Chicago Public Schools has selected five community organizations to lead the development of a new “holistic” program which schools can choose to adopt next year.

By Sophie Sherry Jan 26, 2021, 6:00pm CST

Chicago Public Schools have announced a plan to partner with community organizations to create new “trauma-informed safety approaches,” following a summer of student-led protests against officers in schools. 

Five community organizations were selected to lead the development of the new “holistic” program, which schools will be able to adopt next year as an alternative to school resource officers, CPS announced Tuesday. 

Over the past summer, youth activists called for the removal of the officers and demanded money spent on police budgets be reallocated towards counselors, social workers and other resources. 
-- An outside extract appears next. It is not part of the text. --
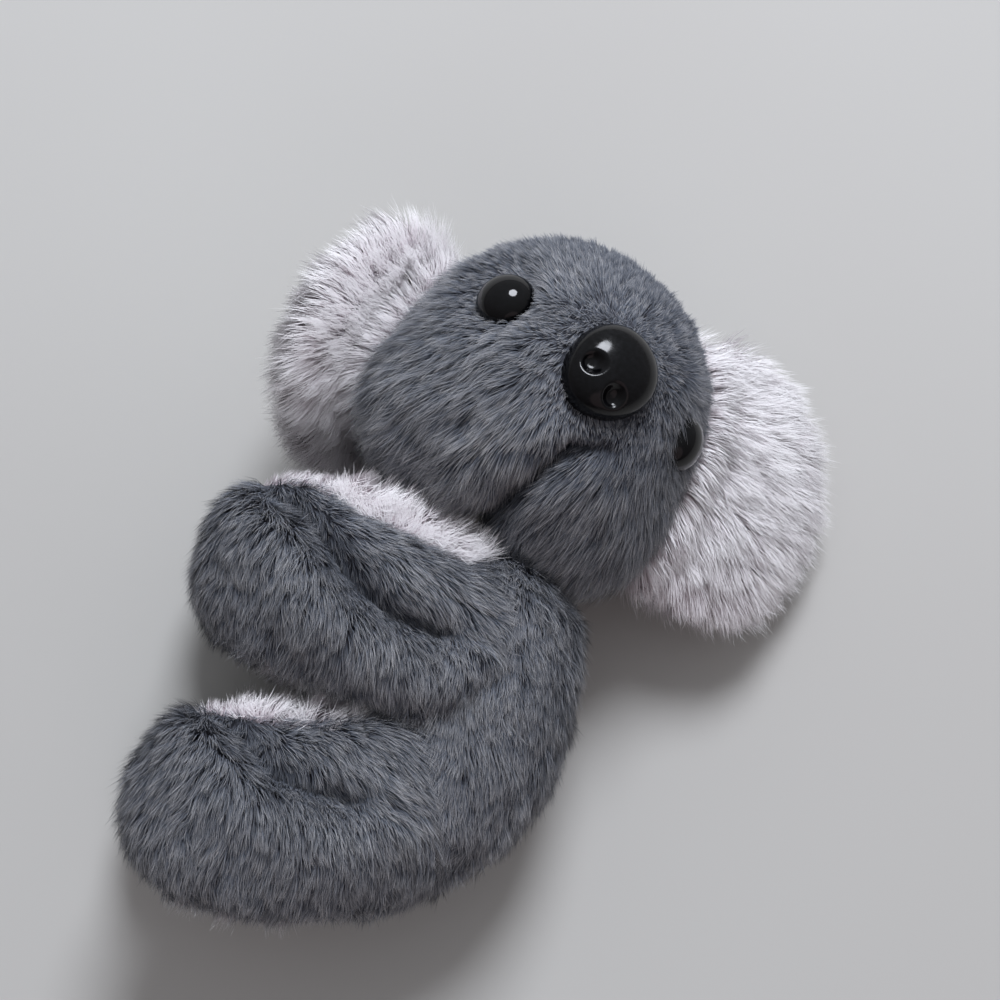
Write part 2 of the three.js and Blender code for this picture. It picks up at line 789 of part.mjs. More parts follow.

Many Black students shared they felt unsafe learning amid a police presence and a Sun-Times analysis found that CPS students who attend a high school with a police officer stationed inside are four times more likely to have the police called on them than kids at high schools without officers.

Despite these demands, Chicago’s school board voted in August to renew its one-year contract with the Chicago Police Department, but submitted alongside a resolution compelling CPS CEO Janice Jackson to create alternatives to the SRO program for the board to vote on this spring.

The organizations, chosen out of 15 applicants, for the “Whole School Safety Steering Committee,” include: Voices of Youth in Chicago Education; Mikva Challenge; Community Organizing and Family Issues; The Ark of St. Sabina; and BUILD Inc.